Na zijn studie politicologie en filosofie aan de Vrije Universiteit (VU) in Amsterdam gaat Buijs „een poosje” theologie studeren aan de Theologische Universiteit Apeldoorn (TUA). „Ik wilde de mogelijkheid van het predikantschap verkennen. Ik kwam echter tot de overtuiging dat ik als wetenschapper meer tot m’n bestemming zou komen dan als predikant.”
In Apeldoorn leert Buijs zijn vrouw kennen. „Zij was synodaal gereformeerd van huis uit, maar vond de TUA aantrekkelijker om theologie te studeren dan bijvoorbeeld de universiteit in Kampen. Mijn vrouw is wel predikant geworden. Sinds vorige week heeft ze die functie in een zorginstelling in Laren.”

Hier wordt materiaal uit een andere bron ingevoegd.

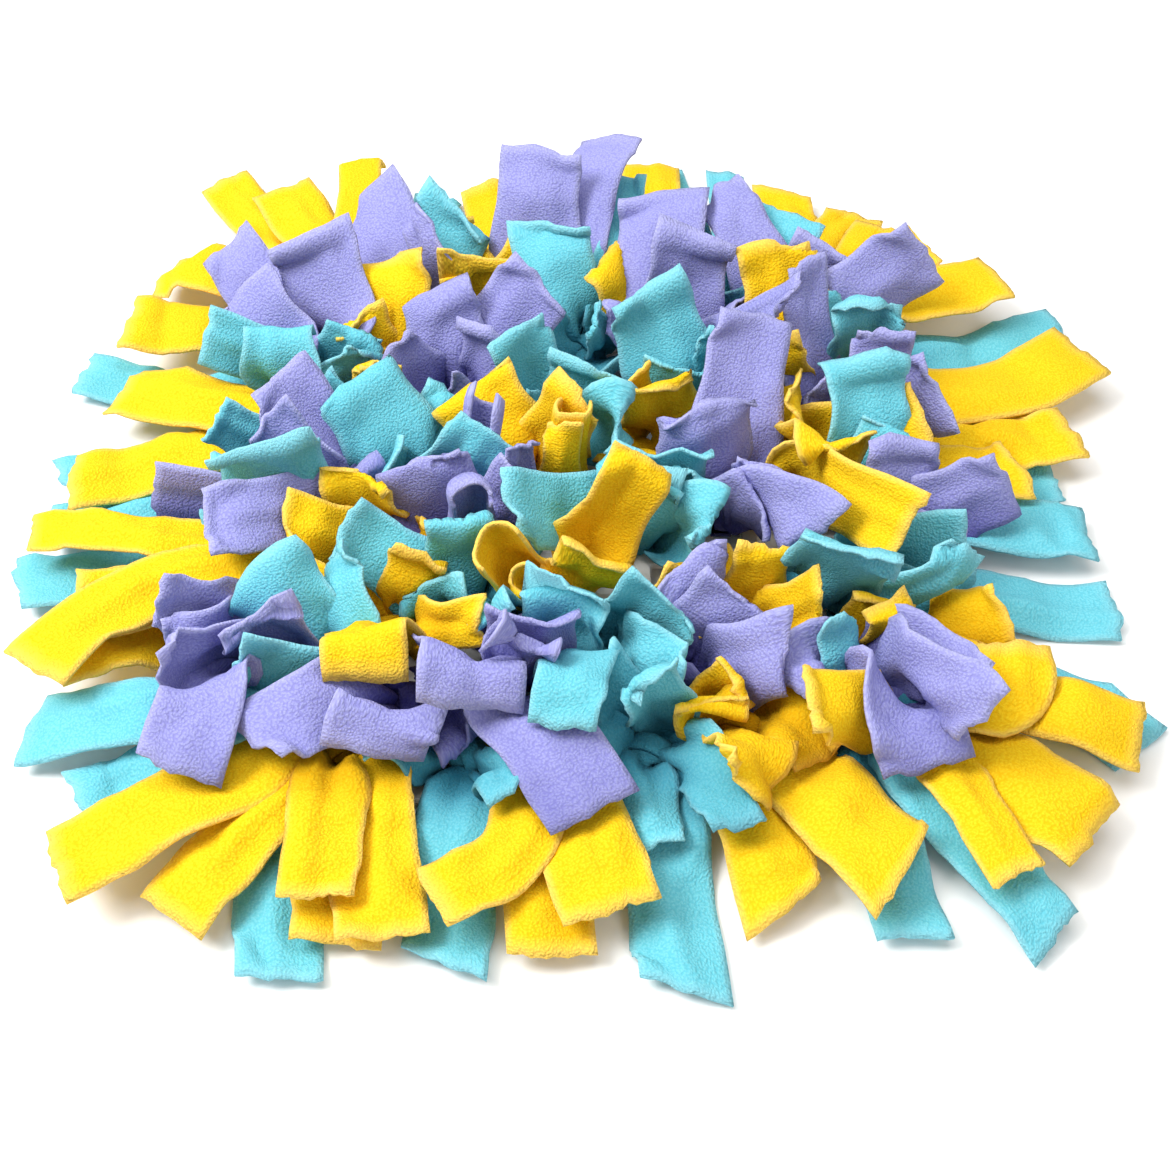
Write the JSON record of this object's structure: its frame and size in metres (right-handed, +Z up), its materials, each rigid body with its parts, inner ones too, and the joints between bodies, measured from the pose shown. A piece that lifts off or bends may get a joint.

Buijs woont in Amersfoort, heeft twee kinderen en behoort tot de Protestantse Kerk in Nederland. Hij is bestuurslid van het wetenschappelijk instituut van het CDA en de Stichting Christelijke Filosofie, die bijzondere leerstoelen aan universiteiten financiert. Buijs houdt lezingen, neemt deel aan debatten en schrijft columns in het Nederlands Dagblad.
Uitgelicht
1Kerk en staat moeten gescheiden blijven.
„Die scheiding is fundamenteel in de christelijke traditie. Artikel 36 van de Nederlandse Geloofsbelijdenis is daarom een beetje ketters. Het vraagt aan de staat om een geestelijke strijd te voeren. Maar de staat mag geen goddelijke rol vervullen. De staat is Gods dienaresse om het algemeen belang te dienen, niet om seculieren massaal tegen te werken. Alle mensen zijn schepselen van God. Christenen kunnen geen religievrijheid voor zichzelf opeisen en anderen misgunnen. Als de overheid gaat voorschrijven wat burgers moeten geloven, loopt het hopeloos fout af. Dat laat de geschiedenis zien. Je kunt in de politiek niet zeggen: God verbiedt winkelopenstelling op zondag. Dan ga je naar een christelijke dictatuur. De overheid moet zaken regelen als er spanningen ontstaan. Je kunt als christenen in de politiek wel proberen anderen te overtuigen van het goede van een collectieve rustdag. Vanwege diezelfde vrijheid voor alle burgers moet de rituele slacht mogelijk zijn. Ik denk overigens dat in gewone slachterijen over het algemeen respectlozer met dieren wordt omgegaan dan bij de rituele slacht.”
2We moeten de vrijheid van onderwijs ongemoeid laten.
„Ja, maar ook hier geldt: de vrijheid voor de ene groep geldt ook voor de andere. Het behoort tot de kern van het christelijk geloof dat je respect hebt voor de menselijke waardigheid. Je moet je ver houden van discriminatoir handelen. Wat homoseksualiteit betreft: die discussie gaat voor mij veel meer over de waarde van het huwelijk dan over het tegen homo’s zijn. Uit onderzoek blijkt dat het op dit punt niet goed zit in orthodox-christelijke kring. Er wordt een onderscheid gemaakt tussen geaardheid en praxis, maar homo’s beleven dat niet zo. Doorgaand gesprek is nodig. Mag een schoolbestuur een praktiserend homoleraar ontslaan? Formeel moet die ruimte er zijn, maar ik heb er grote moeite mee als het op de school van mijn kinderen zou gebeuren.”
3Wat heeft u met orthodoxe christenen?
„Ik schaar mezelf eronder, maar maak graag onderscheid tussen de grote en de kleine orthodoxie. Veel christenen blijven hangen in de kleine, in uiterlijke dingen. De grote orthodoxie is de traditie van de kerk der eeuwen; de Apostolische Geloofsbelijdenis en de belijdenissen van Nicea en Chalcedon. Belangrijke zaken daarin zijn het mysterie van de Drie-eenheid en de menswording van Christus. In dat opzicht kan ik een heel eind mee met de Rooms-Katholieke Kerk. De Reformatie was een verschrikkelijk bedrijfsongeval. Als er op dat moment een verstandiger paus was geweest, had hij Luther de ruimte gegeven om binnen de kerk te blijven. In het Bijbelboek Efeze staat dat we Gods heil verstaan samen met alle heiligen. Dat spreekt mij aan.”